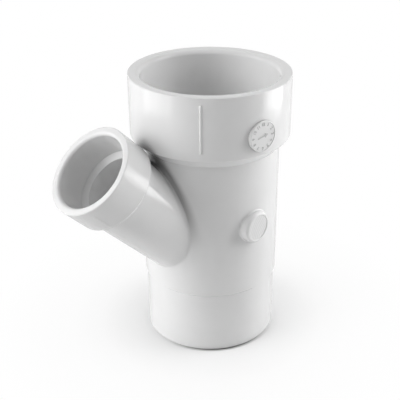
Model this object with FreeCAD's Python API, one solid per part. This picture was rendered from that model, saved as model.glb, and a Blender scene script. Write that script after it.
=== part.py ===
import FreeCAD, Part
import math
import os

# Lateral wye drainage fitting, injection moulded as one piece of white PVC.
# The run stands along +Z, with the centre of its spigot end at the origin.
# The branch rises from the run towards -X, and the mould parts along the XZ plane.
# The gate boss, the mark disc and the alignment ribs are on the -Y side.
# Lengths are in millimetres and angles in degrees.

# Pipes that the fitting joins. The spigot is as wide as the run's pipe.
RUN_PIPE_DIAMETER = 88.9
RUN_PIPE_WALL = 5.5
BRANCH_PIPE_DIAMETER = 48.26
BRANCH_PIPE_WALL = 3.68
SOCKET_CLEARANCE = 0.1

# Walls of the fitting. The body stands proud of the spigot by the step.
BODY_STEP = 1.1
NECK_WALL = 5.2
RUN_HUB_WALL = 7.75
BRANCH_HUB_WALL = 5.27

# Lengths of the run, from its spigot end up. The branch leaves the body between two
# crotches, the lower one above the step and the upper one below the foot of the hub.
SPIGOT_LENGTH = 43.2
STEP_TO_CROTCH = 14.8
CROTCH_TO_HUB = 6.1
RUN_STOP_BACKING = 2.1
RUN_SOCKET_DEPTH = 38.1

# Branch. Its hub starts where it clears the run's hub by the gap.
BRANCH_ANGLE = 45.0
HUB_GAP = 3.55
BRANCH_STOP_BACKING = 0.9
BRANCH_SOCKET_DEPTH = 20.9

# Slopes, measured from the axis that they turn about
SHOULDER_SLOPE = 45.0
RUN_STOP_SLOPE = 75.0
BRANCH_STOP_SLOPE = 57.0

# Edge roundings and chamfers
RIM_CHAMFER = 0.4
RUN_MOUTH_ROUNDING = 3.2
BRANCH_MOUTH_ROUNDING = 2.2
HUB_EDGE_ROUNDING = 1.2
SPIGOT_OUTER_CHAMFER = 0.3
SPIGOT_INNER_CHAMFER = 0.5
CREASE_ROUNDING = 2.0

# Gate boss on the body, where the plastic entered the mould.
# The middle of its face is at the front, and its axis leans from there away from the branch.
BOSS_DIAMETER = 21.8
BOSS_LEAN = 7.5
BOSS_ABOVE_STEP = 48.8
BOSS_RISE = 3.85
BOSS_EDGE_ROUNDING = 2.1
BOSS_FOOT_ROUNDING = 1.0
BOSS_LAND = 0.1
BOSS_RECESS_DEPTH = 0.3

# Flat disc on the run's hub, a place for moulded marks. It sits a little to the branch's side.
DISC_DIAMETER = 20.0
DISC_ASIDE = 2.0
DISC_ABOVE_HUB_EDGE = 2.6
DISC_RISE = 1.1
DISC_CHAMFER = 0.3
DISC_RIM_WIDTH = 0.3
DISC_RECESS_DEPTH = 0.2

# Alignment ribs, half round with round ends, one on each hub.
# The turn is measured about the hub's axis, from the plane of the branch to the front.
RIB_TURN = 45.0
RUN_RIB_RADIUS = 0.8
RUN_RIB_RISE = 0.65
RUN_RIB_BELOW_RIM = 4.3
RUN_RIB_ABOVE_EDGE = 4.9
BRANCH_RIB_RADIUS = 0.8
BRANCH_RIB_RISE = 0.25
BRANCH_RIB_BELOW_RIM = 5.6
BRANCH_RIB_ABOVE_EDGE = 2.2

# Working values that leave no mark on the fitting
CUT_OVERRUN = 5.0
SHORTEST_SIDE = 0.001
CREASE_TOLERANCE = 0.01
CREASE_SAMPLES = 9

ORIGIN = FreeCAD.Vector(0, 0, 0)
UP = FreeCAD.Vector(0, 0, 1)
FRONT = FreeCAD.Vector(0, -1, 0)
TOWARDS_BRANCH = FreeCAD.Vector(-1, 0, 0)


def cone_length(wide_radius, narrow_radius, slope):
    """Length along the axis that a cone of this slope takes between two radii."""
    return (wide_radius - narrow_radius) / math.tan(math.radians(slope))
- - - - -
Take the lines above from the first through the one containing "BRANCH_SOCKET_DEPTH = 20.9" and reproduce them exactly; include nothing else.

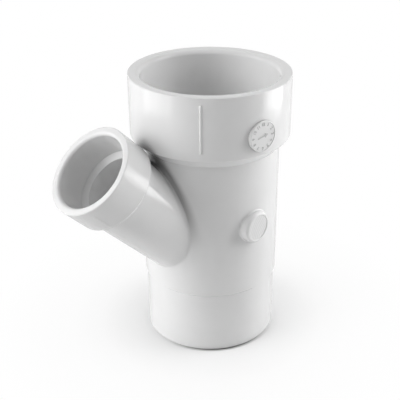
Model this object with FreeCAD's Python API, one solid per part. This picture was rendered from that model, saved as model.glb, and a Blender scene script. Write that script after it.
=== part.py ===
import FreeCAD, Part
import math
import os

# Lateral wye drainage fitting, injection moulded as one piece of white PVC.
# The run stands along +Z, with the centre of its spigot end at the origin.
# The branch rises from the run towards -X, and the mould parts along the XZ plane.
# The gate boss, the mark disc and the alignment ribs are on the -Y side.
# Lengths are in millimetres and angles in degrees.

# Pipes that the fitting joins. The spigot is as wide as the run's pipe.
RUN_PIPE_DIAMETER = 88.9
RUN_PIPE_WALL = 5.5
BRANCH_PIPE_DIAMETER = 48.26
BRANCH_PIPE_WALL = 3.68
SOCKET_CLEARANCE = 0.1

# Walls of the fitting. The body stands proud of the spigot by the step.
BODY_STEP = 1.1
NECK_WALL = 5.2
RUN_HUB_WALL = 7.75
BRANCH_HUB_WALL = 5.27

# Lengths of the run, from its spigot end up. The branch leaves the body between two
# crotches, the lower one above the step and the upper one below the foot of the hub.
SPIGOT_LENGTH = 43.2
STEP_TO_CROTCH = 14.8
CROTCH_TO_HUB = 6.1
RUN_STOP_BACKING = 2.1
RUN_SOCKET_DEPTH = 38.1

# Branch. Its hub starts where it clears the run's hub by the gap.
BRANCH_ANGLE = 45.0
HUB_GAP = 3.55
BRANCH_STOP_BACKING = 0.9
BRANCH_SOCKET_DEPTH = 20.9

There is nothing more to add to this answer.